- Education: University of Ibadan, Nigeria (BSc. and MSc.), University of Delaware (Ph.D.)
- Awards: American Physical Society Fellow
- Scientific career
- Fields: Theoretical Physics, Condensed Matter Physics

= Omololu Akin-Ojo =

Omololu Akin-Ojo is a Nigerian theoretical, condensed matter physicist who was the founding director of the International Centre for Theoretical Physics-East African Institute for Fundamental Research (ICTP-EAIFR) based in Kigali, Rwanda.
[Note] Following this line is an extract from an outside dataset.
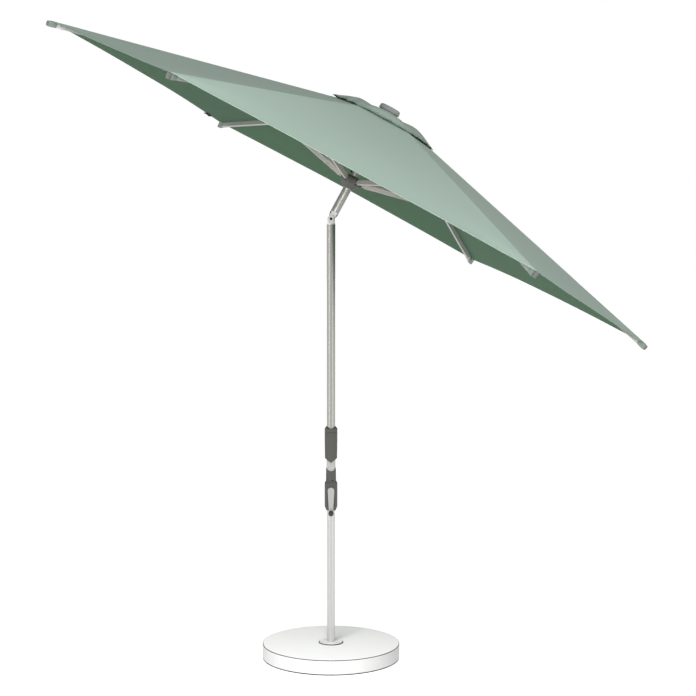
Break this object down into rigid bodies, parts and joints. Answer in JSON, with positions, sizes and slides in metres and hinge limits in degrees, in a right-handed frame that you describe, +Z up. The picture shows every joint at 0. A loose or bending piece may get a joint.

== Education and career ==
Akin-Ojo obtained his Bachelors of Science in Physics (1995) and Masters in Physics (1998) from the University of Ibadan, Nigeria. He then went on to study physics at the University of Delaware for a PhD in physics in 2006, where he conducted research in condensed matter physics. After obtaining his Ph.D., Akin-Ojo completed his postdoctoral work at the ICTP based in Trieste, Italy.

Akin-Ojo returned to Nigeria after his postdoctoral research to work at the African University of Science and Technology Abuja, Nigeria where he taught theoretical physics.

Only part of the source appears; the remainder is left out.